Agnès Varda eccelle nella ripresa in diretta ma supera lo stadio del documentario e i limiti evidenti del cinéma-vérité perché tutti i fotogrammi filmati camminando per le vie di Parigi sono ripensati e incorporati in un montaggio brillante che suggerisce ancor meglio la stanchezza e l’angoscia di Cléo (le maschere, gli studenti travestiti, il litigio nel caffè, il mangiatore di rane, il saltimbanco che si perfora il braccio, ecc.). “Documento soggettivo”: la definizione applicata dall’autrice al proprio film non resta forse la migliore?
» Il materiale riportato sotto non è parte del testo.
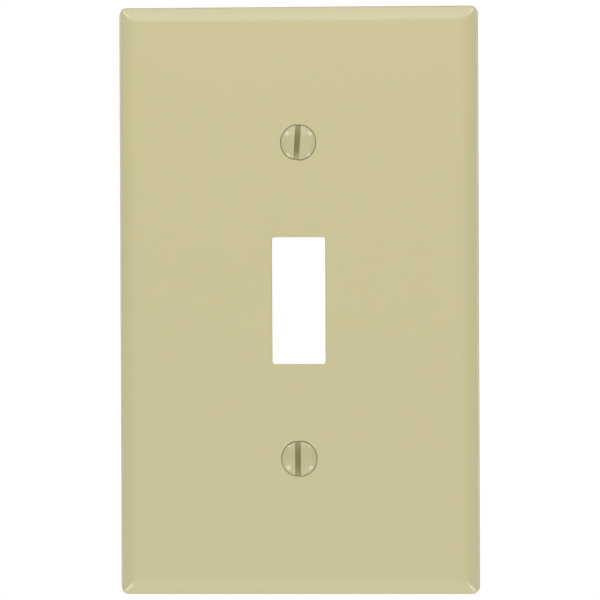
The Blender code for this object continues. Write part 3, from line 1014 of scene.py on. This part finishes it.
# Brightness of the surround along Y: (from, to, at from, at to), and the steps add up.
# It is brightest straight behind the plate and straight behind the camera.
WORLD_STEPS = ((-0.95, -0.7, 0.34, 0.21), (0.6, 0.85, 0.0, 1.4))
SEEN_WHITE = 1.05           # brightness of the surround where the camera sees it
FLOOR_GLOW = 0.35           # light that the floor gives off, to keep its shade pale
FLOOR_REACH = 20.0          # to the left, the right and the front, in metres
FLOOR_BACK = 2.2            # how far it runs on behind the plate
FLOOR_CURL = 0.02           # radius of the curl at its far edge
FLOOR_COLUMNS, FLOOR_ROWS = 41, 38
# Name, direction from the plate, distance, width and height, and power in watts
LAMPS = (("upper left lamp", (-0.572, -0.588, 0.572), 1.0, (0.15, 0.15), 1.04),
         ("lower left lamp", (-0.560, -0.600, -0.572), 1.0, (0.15, 0.15), 1.02),
         ("upper right lamp", (0.572, -0.588, 0.572), 1.0, (0.15, 0.15), 1.04),
         ("lower right lamp", (0.560, -0.600, -0.572), 1.0, (0.15, 0.15), 1.02),
         ("upper bank", (0.0, -0.59, 0.81), 0.45, (0.4, 0.32), 0.83),
         ("lower bank", (0.0, -0.56, -0.83), 0.38, (0.34, 0.22), 0.12))


def floor_sheet(drop):
    """A level sheet below the plate whose far edge curls down, as a quarter circle."""
    across = np.linspace(-FLOOR_REACH, FLOOR_REACH, FLOOR_COLUMNS)
    depth = np.linspace(-FLOOR_REACH, FLOOR_BACK, FLOOR_ROWS)
    turn = np.linspace(0, math.pi / 2, 10)[1:]
    y = np.concatenate([depth, FLOOR_BACK + FLOOR_CURL * np.sin(turn)])
    fall = np.concatenate([np.zeros(depth.size), FLOOR_CURL * (1 - np.cos(turn))])
    x_grid, y_grid = np.meshgrid(across, y)
    points = place(x_grid, PLATE_LOW.z - drop - fall[:, None], -y_grid)
    data = bpy.data.meshes.new("floor")
    quads = grid_quads(y.size, across.size, False).reshape(-1, 4)
    data.from_pydata(points.reshape(-1, 3).tolist(), [], quads.tolist())
    data.shade_smooth()
    return new_object("floor", data)


def soft_lamp(name, direction, distance, size, power):
    """An area lamp aimed at the plate's middle, hidden from the camera."""
    lamp_data = bpy.data.lights.new(name, "AREA")
    lamp_data.shape = "RECTANGLE"
    lamp_data.size, lamp_data.size_y = size
    lamp_data.energy = power
    lamp = new_object(name, lamp_data)
    way = Vector(direction).normalized()
    lamp.location = way * distance
    lamp.rotation_euler = way.to_track_quat("Z", "Y").to_euler()
    lamp.visible_camera = False


def studio_world():
    """A plain white surround, dimmer at the sides than ahead and behind."""
    world = bpy.data.worlds.new("studio")
    world.use_nodes = True
    tree = world.node_tree
    place_node = add_node(tree, "ShaderNodeTexCoord")
    split = add_node(tree, "ShaderNodeSeparateXYZ")
    tree.links.new(place_node.outputs["Generated"], split.inputs[0])
    levels = []
    for values in WORLD_STEPS:
        ends = dict(zip(("From Min", "From Max", "To Min", "To Max"), values))
        step = add_node(tree, "ShaderNodeMapRange", interpolation_type="SMOOTHSTEP", **ends)
        tree.links.new(split.outputs["Y"], step.inputs["Value"])
        levels.append(step.outputs["Result"])
    light = tree.nodes["Background"]
    tree.links.new(calculate(tree, "ADD", *levels), light.inputs["Strength"])
    seen = add_node(tree, "ShaderNodeBackground", Strength=SEEN_WHITE)
    for background in (light, seen):
        background.inputs["Color"].default_value = (1.0, 1.0, 1.0, 1.0)
    path = add_node(tree, "ShaderNodeLightPath")
    choose = add_node(tree, "ShaderNodeMixShader")
    sources = (path.outputs["Is Camera Ray"], light.outputs[0], seen.outputs[0])
    for source, socket in zip(sources, choose.inputs):
        tree.links.new(source, socket)
    tree.links.new(choose.outputs[0], tree.nodes["World Output"].inputs["Surface"])
    bpy.context.scene.world = world


def studio_camera(stage):
    """Camera in front of the plate: it looks along +Y, then pans, tilts and rolls."""
    camera_data = bpy.data.cameras.new("camera")
    camera_data.lens = stage.focal_length
    camera_data.sensor_width = 36.0
    camera_data.clip_start = 0.01
    camera = new_object("camera", camera_data)
    turned = (Matrix.Rotation(stage.camera_pan, 4, "Z")
              @ Matrix.Rotation(stage.camera_tilt, 4, "X")
              @ Matrix.Rotation(stage.camera_roll, 4, "Y")
              @ Matrix.Rotation(math.pi / 2, 4, "X"))
    spot = Vector((stage.camera_right, -stage.camera_distance, stage.camera_up))
    camera.matrix_world = Matrix.Translation(spot) @ turned
    bpy.context.scene.camera = camera


# ---------------------------------------------------------------------------
# Operators, panel and registration
# ---------------------------------------------------------------------------

class MakeCover(bpy.types.Operator):
    """Build the moulded cover plate"""
    bl_idname = "cover_plate.make_cover"
    bl_label = "Make the cover plate"

    def execute(self, context):
        cover = cover_plate(context.scene.cover_plate_sizes)
        cover.data.materials.append(ivory_plastic(context.scene.finish_colours))
        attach(cover, "plate")
        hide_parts("wall_plate")
        return {"FINISHED"}


class MakeScrews(bpy.types.Operator):
    """Build both oval-head screws"""
    bl_idname = "cover_plate.make_screws"
    bl_label = "Make the screws"

    def execute(self, context):
        sizes = context.scene.screw_sizes
        steel = painted_steel(context.scene.finish_colours, DEPTH + sizes.proud)
        slots = {"upper_screw": (sizes.upper_turn, sizes.upper_offset),
                 "lower_screw": (sizes.lower_turn, sizes.lower_offset)}
        for body, (turn, offset) in slots.items():
            screw = oval_head_screw(f"{body}_finished", body, sizes, turn, offset)
            screw.data.materials.append(steel)
            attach(screw, body)
            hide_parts(body)
        return {"FINISHED"}


class MakeStage(bpy.types.Operator):
    """Lay the floor, hang the lamps and set the camera"""
    bl_idname = "cover_plate.make_stage"
    bl_label = "Make the studio"

    def execute(self, context):
        stage = context.scene.stage_settings
        floor = floor_sheet(stage.floor_drop)
        floor.data.materials.append(floor_card(context.scene.finish_colours))
        for lamp in LAMPS:
            soft_lamp(*lamp)
        studio_world()
        studio_camera(stage)
        context.scene.view_settings.view_transform = "Standard"
        return {"FINISHED"}


class CoverPlatePanel(bpy.types.Panel):
    """Every size and colour, with a button under the settings that a piece is made from"""
    bl_idname = "VIEW3D_PT_cover_plate"
    bl_label = "Cover plate"
    bl_space_type = "VIEW_3D"
    bl_region_type = "UI"
    bl_category = "Cover plate"

    def draw(self, context):
        for settings, operator in PANEL_ROWS:
            box = self.layout.box()
            group = getattr(context.scene, settings)
            for name in group.bl_rna.properties.keys():
                if name not in {"rna_type", "name"}:
                    box.prop(group, name)
            if operator:
                box.operator(operator)


PANEL_ROWS = (("cover_plate_sizes", MakeCover.bl_idname),
              ("screw_sizes", MakeScrews.bl_idname),
              ("finish_colours", None),
              ("stage_settings", MakeStage.bl_idname))
SETTINGS = {"cover_plate_sizes": CoverPlateSizes, "screw_sizes": ScrewSizes,
            "finish_colours": FinishColours, "stage_settings": StageSettings}
CLASSES = (*SETTINGS.values(), MakeCover, MakeScrews, MakeStage, CoverPlatePanel)


def register():
    for item in CLASSES:
        bpy.utils.register_class(item)
    for name, settings in SETTINGS.items():
        setattr(bpy.types.Scene, name, PointerProperty(type=settings))


def unregister():
    for name in SETTINGS:
        delattr(bpy.types.Scene, name)
    for item in reversed(CLASSES):
        bpy.utils.unregister_class(item)


def main():
    register()
    bpy.ops.cover_plate.make_cover()
    bpy.ops.cover_plate.make_screws()
    bpy.ops.cover_plate.make_stage()


if __name__ == "__main__":
    main()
Jacques Belmans, “Marginales”, n. 87, 1962



L’attesa di un verdetto che già conosce comporterà per Cléo tre conseguenze essenziali. La prima, la più evidente, sarà l’alterazione del suo sguardo. Noterà cose che normalmente non la colpiscono, compirà scelte diverse nel suo spettacolo, diventerà sensibile a tutto ciò che, da vicino o da lontano, evoca la malattia, il sangue, la bruttezza. Seconda conseguenza: l’alterazione del tempo. “Non mi piace raccontare una storia” scrive Agnès Varda, “ma ciò che accade nei momenti importanti di una storia: quel che fa Antonioni mostrando i tempi deboli. Mi piacerebbe trattare i momenti da cui non ci si aspetta nulla e che si rivelano più toccanti degli altri”. La storia di Cléo, nelle due ore in cui la seguiamo per Parigi, è fatta tutta di questi momenti da cui non ci si aspetta nulla, perché il solo momento che conta, il solo momento importante, è quello che giungerà alla fine. Il tempo è come svuotato del suo contenuto, sospeso, immobile.